Gladiolus were still the most important and largest department of the firm, but Canna still provided a steady supply of business as they continued to hybridise new cultivars.

== World War two ==
During World War II, most employees were conscripted and the nursery business had to be restricted and relocated. Vegetable type crops were ordered to be grown, regardless of the loss of valuable flowering stock. Head gardeners, too old for military service, had to contend with prisoners of war being billeted at Fellbach, and taught to grow vegetables. This was not onerous for the prisoners as it ensured that they ate much better than other prisoners of war did.

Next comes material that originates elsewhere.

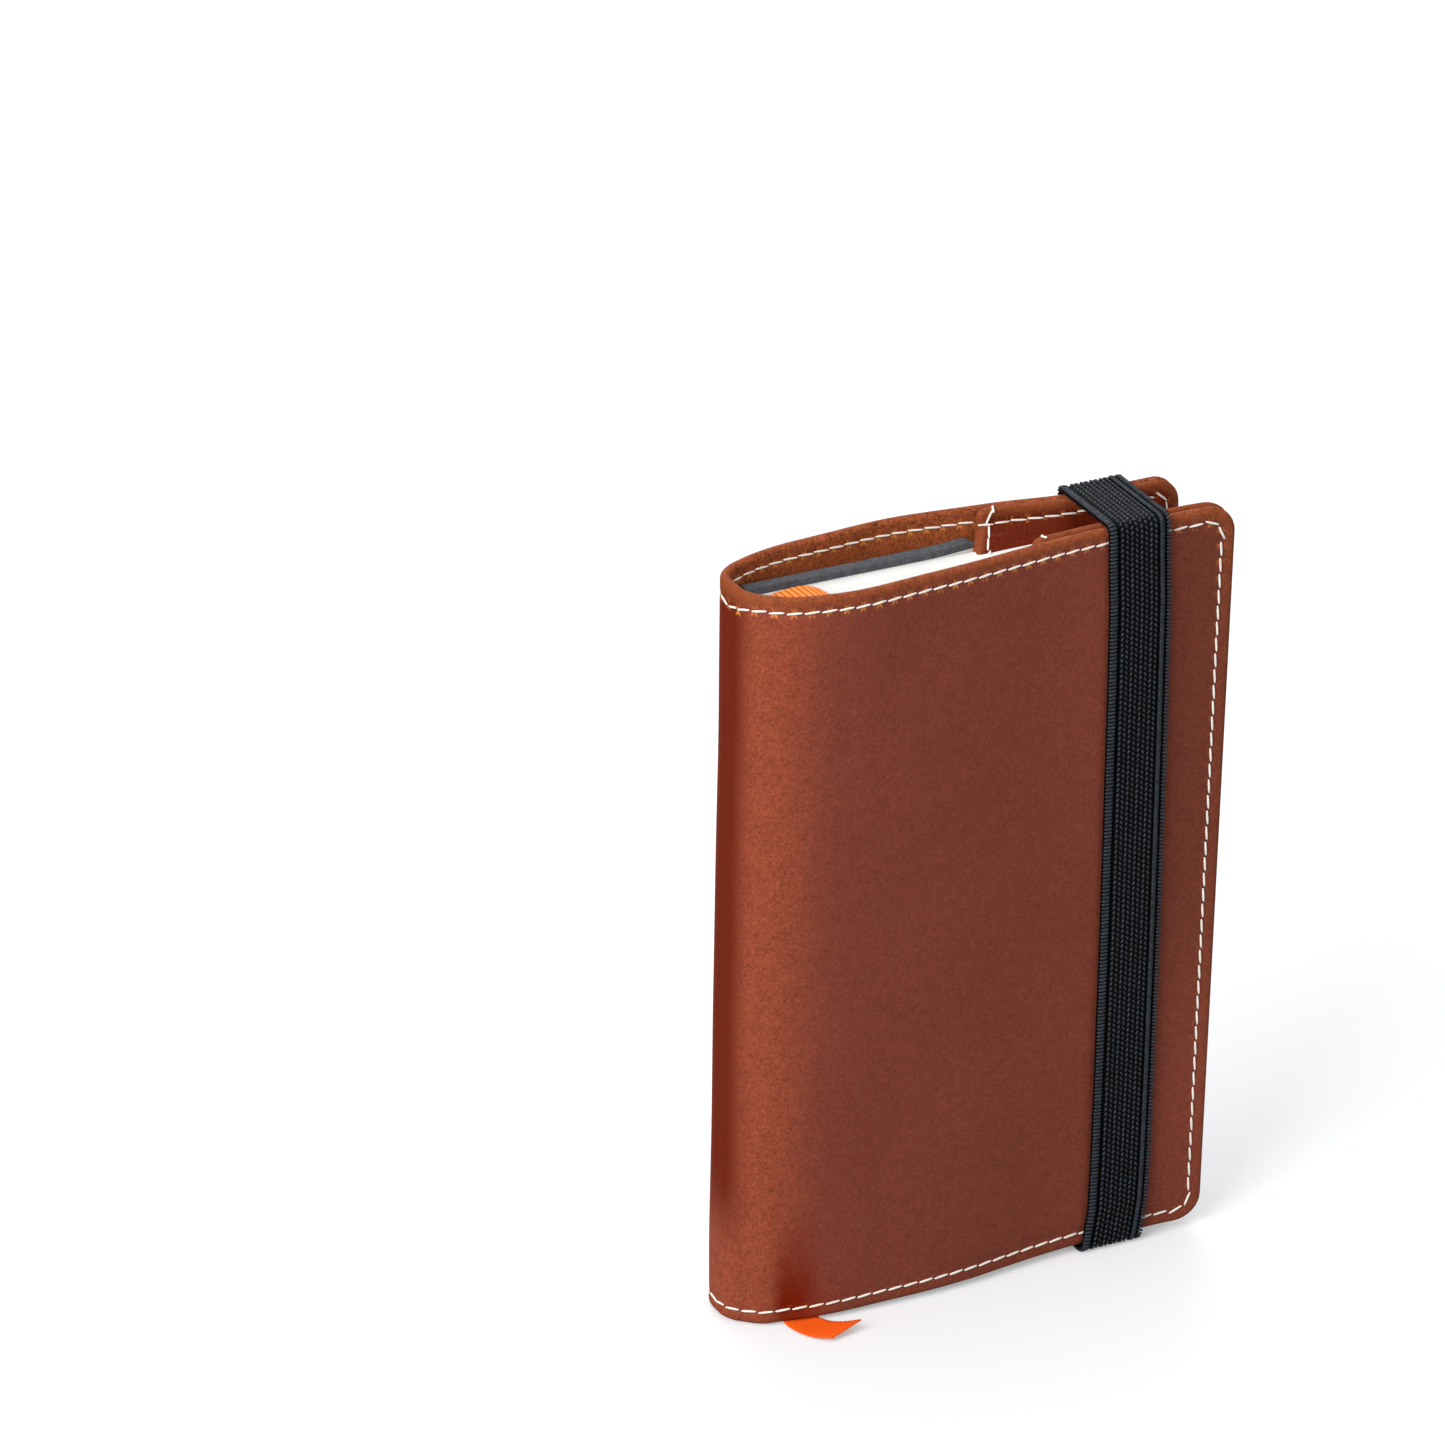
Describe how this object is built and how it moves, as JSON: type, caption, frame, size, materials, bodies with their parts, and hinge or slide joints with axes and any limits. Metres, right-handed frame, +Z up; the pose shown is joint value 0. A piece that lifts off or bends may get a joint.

The attempts at saving flowering stock that was carried out directly against the law only met with limited success, and much stock was lost during that time. Much will never be recovered. Sadly, many “Pfitzeraners” never returned and much knowledge and experience was lost. Some of the world's leading hybridisers had been working at Fellbach before hostilities.

== Post World Wars ==
After the war, the company was never able to regain its market share. Hostility to German goods existed for a while in both Europe and the USA, but more important, the neighbouring countries with favourable climates started to predominate. With their more favourable climate, they could produce in one year a harvest, or many harvests, that would take 2–3 years in Fellbach. In addition, the wage costs were more favourable to Mediterranean competitors.

The firm had to retrench, and wound-up leases on much of its land and reduced its work force. It focussed on just Dahlias, Gladiolus, and Canna. In order to publicise its products to potential customers, many of whom had never heard of the companies’ world-leading reputation, they involved themselves in numberless local and foreign gardening shows, fairs and exhibitions, competing successfully and with distinction. However, by the mid-1980s the firm had diminished in size to just six employees and 2 acre of garden beds.